Recensione: D'AMORE E MORTE. BYRON, SHELLEY E KEATS A ROMA di Teresa Campi

Titolo: D'amore e morte. Byron, Shelley e Keats a Roma
Autore: Teresa Campi
Editore: Albeggi
Pagine: 346
Anno di pubblicazione: 2016

Prezzo copertina: 16,00 €


Recensione a cura di Marika Bovenzi

L’Ottocento è stato il secolo dei cambiamenti, delle grandi rivoluzioni, delle scoperte scientifiche, delle trasformazioni sociali ed economiche, dei mutamenti e fermenti politici, dei grandi poeti e scrittori che esaltavano nelle loro opere tematiche come la sempiterna bellezza, la morte, i sentimenti d’amore platonico e passionale, la magnificenza di architetture classiche antiche, ed infine le amenità di grandi metropoli europee come
Londra, Parigi e Roma. E proprio in quest’ultima città, in cui riecheggia ancora l’eco di grandi civiltà, si ambienta il nuovo romanzo di Teresa Campi, intitolato D’Amore e Morte.

George Gordon Byron
Tra stradine acciottolate, locande dai profumi forti, botteghe di artisti traboccanti d’arte e salotti mondani all’avanguardia, un giovanotto proveniente da Copenhagen, Christian Abrahams, incontra in modo diretto e indiretto tre dei più importanti poeti dell’epoca: Byron, Shelley e Keats. Il primo ha lasciato Roma poco prima dell’arrivo del giovane scrittore, e quindi Abrahams deve accontentarsi di ascoltare le testimonianze di chi lo ha incontrato e ha avuto a che fare con lui, come lo scultore Thorvaldsen, che Byron aveva contattato per un ritratto virile (non accontentandosi del tratto morbido e delicato di Canova); con il secondo, il meeting avviene nel salotto letterario di madame Dionigi, quando Shelley, insieme alla moglie Mary e alla cognata Claire, gode del soggiorno nell’urbe.
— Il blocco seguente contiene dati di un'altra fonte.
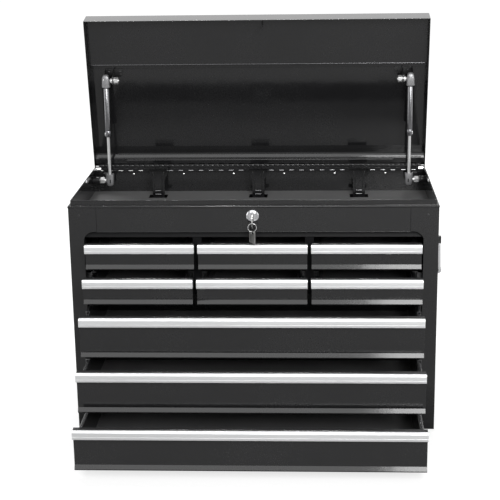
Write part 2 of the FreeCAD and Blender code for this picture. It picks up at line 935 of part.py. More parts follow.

Inoltre, Abrahams si ritrova ad assistere agli accadimenti di Villa Diodati, la notte in cui Shelley, la moglie e pochi altri ospiti faranno a gara a chi scriverà il romanzo più terrificante. In sintesi, assisterà alla nascita di “Frankenstein”, il novello Prometeo. Ed infine il terzo ed ultimo autore, Keats, che Christian scorge da lontano mentre è al Pincio in compagnia di Paolina Bonaparte. L’autore inglese è malato, e risiede in piazza di Spagna con l’amico Severn, che ha il compito di badare a lui. Ma ormai non c’è quasi più nulla da fare: morirà di tisi a soli 25 anni.

John Keats
Con un linguaggio elegante, armonioso e accattivante, Teresa Campi ci narra del soggiorno di questi scrittori amati, venerati e adorati. La grande maestria dell’autrice risiede proprio nelle descrizioni minuziose e accurate di tutto ciò che Abrahams vede: dalle ambientazioni suggestive, vivide, sfavillanti ed intense; alle figure inarrivabili, eterne e geniali degli autori inglesi. E proprio a proposito di questi ultimi, tra le righe è possibile scorgere stralci delle loro personalità: da un Byron, elegante, passionale, mutevole, misterioso e attraente; ad uno Shelley pratico, anticonformista e anticonvenzionale; ed infine ad un Keats, giovane uomo dall’animo sensibile, delicato e profondo. Varie, inoltre, sono le tematiche che emergono dalla storia: dalla bellezza della vita, visibile nelle opere d’arte; al romanticismo della morte; alla leggiadria e all’incanto estetico visto come piacere effimero. Un libro che personalmente ritengo completo, soddisfacente e ammirevole grazie al fatto che l’autrice sviluppa trama, ambientazioni e personaggi in modo eguale senza tralasciarne particolari. Un romanzo consigliato a tutti gli amanti del periodo vittoriano e a chi ha voglia di conoscere qualche curiosità in più sulla vita di tre grandi poeti inglesi.